* _AIM_: Please copy all the lines that follow, word for word.

* _GIVEN INFORMATION_:
╭──
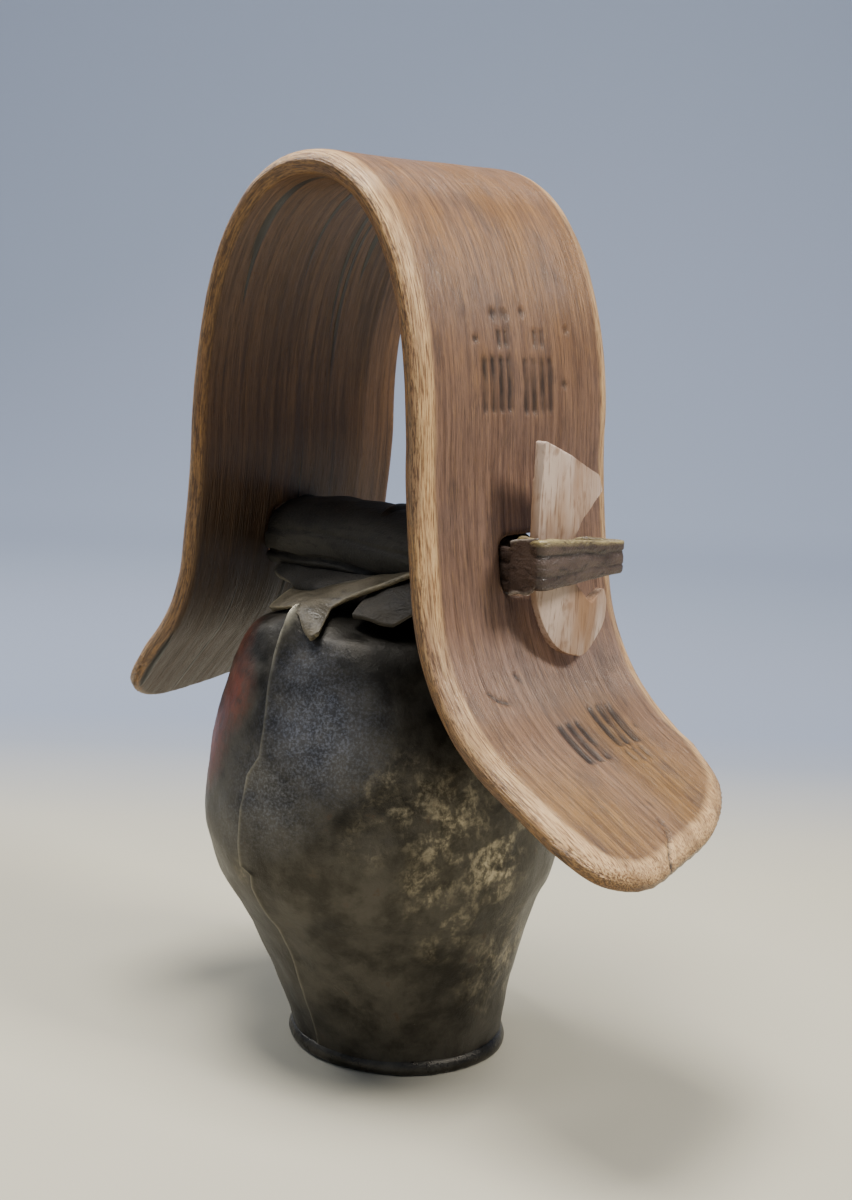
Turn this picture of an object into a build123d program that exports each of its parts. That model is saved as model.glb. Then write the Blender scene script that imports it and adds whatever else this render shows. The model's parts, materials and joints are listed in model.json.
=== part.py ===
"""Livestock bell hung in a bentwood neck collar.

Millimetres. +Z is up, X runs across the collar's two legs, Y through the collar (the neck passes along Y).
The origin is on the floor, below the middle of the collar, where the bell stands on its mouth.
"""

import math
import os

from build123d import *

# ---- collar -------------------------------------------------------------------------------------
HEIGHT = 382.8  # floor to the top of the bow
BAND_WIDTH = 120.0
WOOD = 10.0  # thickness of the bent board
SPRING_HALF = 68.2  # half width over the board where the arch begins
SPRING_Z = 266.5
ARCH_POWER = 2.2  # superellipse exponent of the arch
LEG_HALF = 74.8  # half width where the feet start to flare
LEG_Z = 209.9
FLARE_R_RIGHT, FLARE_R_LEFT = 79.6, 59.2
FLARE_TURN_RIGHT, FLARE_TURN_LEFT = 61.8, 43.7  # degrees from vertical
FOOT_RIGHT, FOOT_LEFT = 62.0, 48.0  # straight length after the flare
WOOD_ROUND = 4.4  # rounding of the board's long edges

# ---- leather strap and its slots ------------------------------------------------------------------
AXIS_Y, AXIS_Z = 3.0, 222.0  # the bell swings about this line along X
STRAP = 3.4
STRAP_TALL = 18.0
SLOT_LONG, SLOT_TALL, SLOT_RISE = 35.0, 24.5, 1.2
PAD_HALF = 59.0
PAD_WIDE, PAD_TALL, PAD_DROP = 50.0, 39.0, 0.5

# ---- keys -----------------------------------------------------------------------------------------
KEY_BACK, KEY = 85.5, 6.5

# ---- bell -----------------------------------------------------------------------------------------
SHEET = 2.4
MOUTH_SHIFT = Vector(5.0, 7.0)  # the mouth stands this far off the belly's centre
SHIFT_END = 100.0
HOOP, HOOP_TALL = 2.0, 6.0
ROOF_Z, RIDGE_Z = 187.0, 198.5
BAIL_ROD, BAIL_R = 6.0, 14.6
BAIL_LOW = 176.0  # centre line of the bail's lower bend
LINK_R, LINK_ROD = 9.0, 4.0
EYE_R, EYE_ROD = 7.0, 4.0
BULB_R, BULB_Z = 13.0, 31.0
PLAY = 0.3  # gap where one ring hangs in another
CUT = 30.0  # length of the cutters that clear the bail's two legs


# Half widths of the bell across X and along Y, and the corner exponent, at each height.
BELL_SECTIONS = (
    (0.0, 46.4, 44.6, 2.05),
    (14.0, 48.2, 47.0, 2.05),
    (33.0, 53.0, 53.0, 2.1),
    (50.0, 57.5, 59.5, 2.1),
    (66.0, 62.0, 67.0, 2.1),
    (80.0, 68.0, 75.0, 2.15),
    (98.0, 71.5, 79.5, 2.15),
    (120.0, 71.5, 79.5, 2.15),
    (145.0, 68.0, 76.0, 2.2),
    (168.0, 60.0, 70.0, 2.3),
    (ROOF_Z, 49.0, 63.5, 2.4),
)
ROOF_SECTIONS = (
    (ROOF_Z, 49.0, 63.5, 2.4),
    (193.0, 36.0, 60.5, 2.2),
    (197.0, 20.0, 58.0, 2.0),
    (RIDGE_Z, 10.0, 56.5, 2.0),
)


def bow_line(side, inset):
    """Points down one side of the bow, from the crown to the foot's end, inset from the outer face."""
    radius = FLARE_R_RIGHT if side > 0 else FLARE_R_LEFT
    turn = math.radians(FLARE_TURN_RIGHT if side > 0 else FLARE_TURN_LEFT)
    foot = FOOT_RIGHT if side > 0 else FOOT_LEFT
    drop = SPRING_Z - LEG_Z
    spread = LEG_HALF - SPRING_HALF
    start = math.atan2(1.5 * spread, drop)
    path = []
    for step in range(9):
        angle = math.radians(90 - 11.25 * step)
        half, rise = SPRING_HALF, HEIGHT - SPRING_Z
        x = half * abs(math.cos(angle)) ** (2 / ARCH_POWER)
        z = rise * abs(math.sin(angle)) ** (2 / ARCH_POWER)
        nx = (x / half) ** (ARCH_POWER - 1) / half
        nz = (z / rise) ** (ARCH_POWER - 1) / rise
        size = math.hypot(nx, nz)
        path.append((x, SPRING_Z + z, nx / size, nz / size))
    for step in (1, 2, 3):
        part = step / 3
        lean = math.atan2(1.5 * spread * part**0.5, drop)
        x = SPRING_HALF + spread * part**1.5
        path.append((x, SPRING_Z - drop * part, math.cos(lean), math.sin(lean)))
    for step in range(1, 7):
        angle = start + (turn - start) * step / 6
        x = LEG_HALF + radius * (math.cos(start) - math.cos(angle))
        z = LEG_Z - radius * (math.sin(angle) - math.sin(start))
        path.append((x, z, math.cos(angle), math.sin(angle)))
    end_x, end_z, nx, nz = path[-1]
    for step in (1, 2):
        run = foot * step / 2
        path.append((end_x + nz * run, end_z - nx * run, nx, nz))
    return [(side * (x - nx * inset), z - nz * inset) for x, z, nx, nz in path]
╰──
* _TASK SOLUTION_:
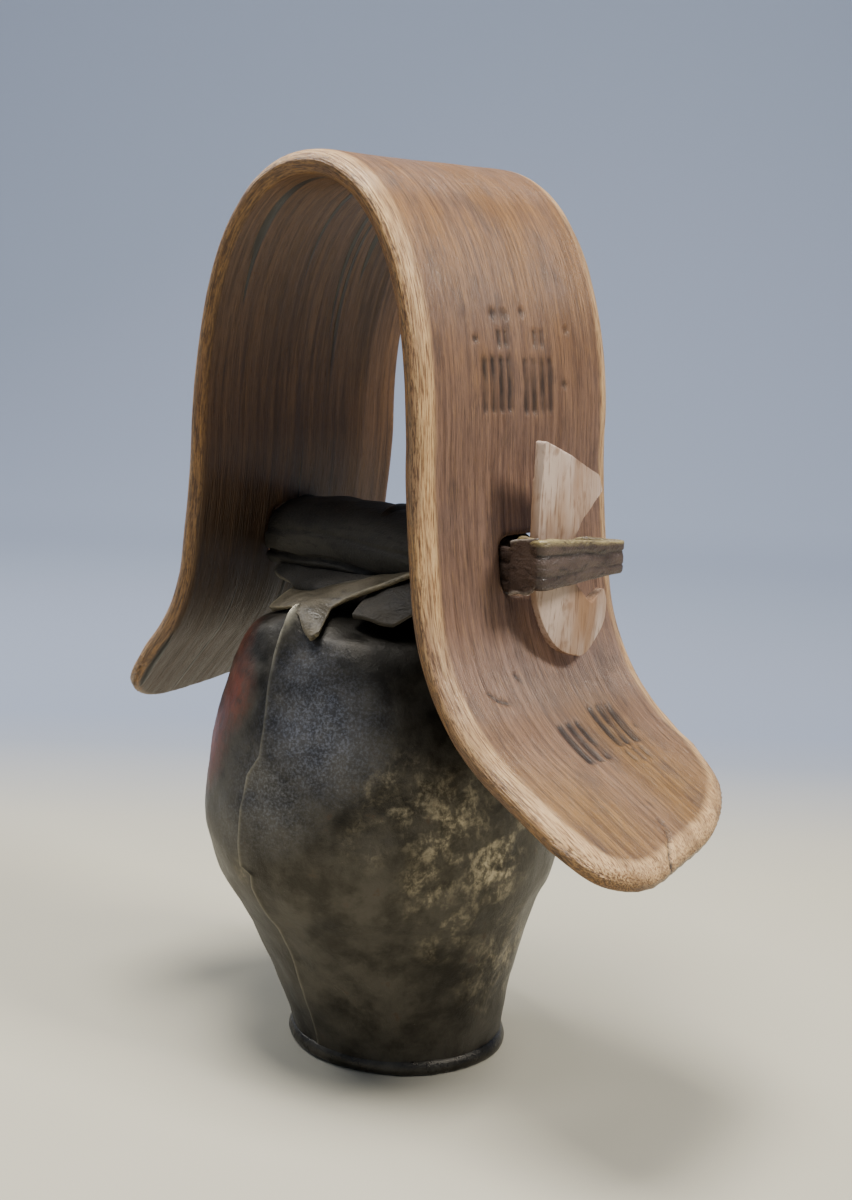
Turn this picture of an object into a build123d program that exports each of its parts. That model is saved as model.glb. Then write the Blender scene script that imports it and adds whatever else this render shows. The model's parts, materials and joints are listed in model.json.
=== part.py ===
"""Livestock bell hung in a bentwood neck collar.

Millimetres. +Z is up, X runs across the collar's two legs, Y through the collar (the neck passes along Y).
The origin is on the floor, below the middle of the collar, where the bell stands on its mouth.
"""

import math
import os

from build123d import *

# ---- collar -------------------------------------------------------------------------------------
HEIGHT = 382.8  # floor to the top of the bow
BAND_WIDTH = 120.0
WOOD = 10.0  # thickness of the bent board
SPRING_HALF = 68.2  # half width over the board where the arch begins
SPRING_Z = 266.5
ARCH_POWER = 2.2  # superellipse exponent of the arch
LEG_HALF = 74.8  # half width where the feet start to flare
LEG_Z = 209.9
FLARE_R_RIGHT, FLARE_R_LEFT = 79.6, 59.2
FLARE_TURN_RIGHT, FLARE_TURN_LEFT = 61.8, 43.7  # degrees from vertical
FOOT_RIGHT, FOOT_LEFT = 62.0, 48.0  # straight length after the flare
WOOD_ROUND = 4.4  # rounding of the board's long edges

# ---- leather strap and its slots ------------------------------------------------------------------
AXIS_Y, AXIS_Z = 3.0, 222.0  # the bell swings about this line along X
STRAP = 3.4
STRAP_TALL = 18.0
SLOT_LONG, SLOT_TALL, SLOT_RISE = 35.0, 24.5, 1.2
PAD_HALF = 59.0
PAD_WIDE, PAD_TALL, PAD_DROP = 50.0, 39.0, 0.5

# ---- keys -----------------------------------------------------------------------------------------
KEY_BACK, KEY = 85.5, 6.5

# ---- bell -----------------------------------------------------------------------------------------
SHEET = 2.4
MOUTH_SHIFT = Vector(5.0, 7.0)  # the mouth stands this far off the belly's centre
SHIFT_END = 100.0
HOOP, HOOP_TALL = 2.0, 6.0
ROOF_Z, RIDGE_Z = 187.0, 198.5
BAIL_ROD, BAIL_R = 6.0, 14.6
BAIL_LOW = 176.0  # centre line of the bail's lower bend
LINK_R, LINK_ROD = 9.0, 4.0
EYE_R, EYE_ROD = 7.0, 4.0
BULB_R, BULB_Z = 13.0, 31.0
PLAY = 0.3  # gap where one ring hangs in another
CUT = 30.0  # length of the cutters that clear the bail's two legs


# Half widths of the bell across X and along Y, and the corner exponent, at each height.
BELL_SECTIONS = (
    (0.0, 46.4, 44.6, 2.05),
    (14.0, 48.2, 47.0, 2.05),
    (33.0, 53.0, 53.0, 2.1),
    (50.0, 57.5, 59.5, 2.1),
    (66.0, 62.0, 67.0, 2.1),
    (80.0, 68.0, 75.0, 2.15),
    (98.0, 71.5, 79.5, 2.15),
    (120.0, 71.5, 79.5, 2.15),
    (145.0, 68.0, 76.0, 2.2),
    (168.0, 60.0, 70.0, 2.3),
    (ROOF_Z, 49.0, 63.5, 2.4),
)
ROOF_SECTIONS = (
    (ROOF_Z, 49.0, 63.5, 2.4),
    (193.0, 36.0, 60.5, 2.2),
    (197.0, 20.0, 58.0, 2.0),
    (RIDGE_Z, 10.0, 56.5, 2.0),
)


def bow_line(side, inset):
    """Points down one side of the bow, from the crown to the foot's end, inset from the outer face."""
    radius = FLARE_R_RIGHT if side > 0 else FLARE_R_LEFT
    turn = math.radians(FLARE_TURN_RIGHT if side > 0 else FLARE_TURN_LEFT)
    foot = FOOT_RIGHT if side > 0 else FOOT_LEFT
    drop = SPRING_Z - LEG_Z
    spread = LEG_HALF - SPRING_HALF
    start = math.atan2(1.5 * spread, drop)
    path = []
    for step in range(9):
        angle = math.radians(90 - 11.25 * step)
        half, rise = SPRING_HALF, HEIGHT - SPRING_Z
        x = half * abs(math.cos(angle)) ** (2 / ARCH_POWER)
        z = rise * abs(math.sin(angle)) ** (2 / ARCH_POWER)
        nx = (x / half) ** (ARCH_POWER - 1) / half
        nz = (z / rise) ** (ARCH_POWER - 1) / rise
        size = math.hypot(nx, nz)
        path.append((x, SPRING_Z + z, nx / size, nz / size))
    for step in (1, 2, 3):
        part = step / 3
        lean = math.atan2(1.5 * spread * part**0.5, drop)
        x = SPRING_HALF + spread * part**1.5
        path.append((x, SPRING_Z - drop * part, math.cos(lean), math.sin(lean)))
    for step in range(1, 7):
        angle = start + (turn - start) * step / 6
        x = LEG_HALF + radius * (math.cos(start) - math.cos(angle))
        z = LEG_Z - radius * (math.sin(angle) - math.sin(start))
        path.append((x, z, math.cos(angle), math.sin(angle)))
    end_x, end_z, nx, nz = path[-1]
    for step in (1, 2):
        run = foot * step / 2
        path.append((end_x + nz * run, end_z - nx * run, nx, nz))
    return [(side * (x - nx * inset), z - nz * inset) for x, z, nx, nz in path]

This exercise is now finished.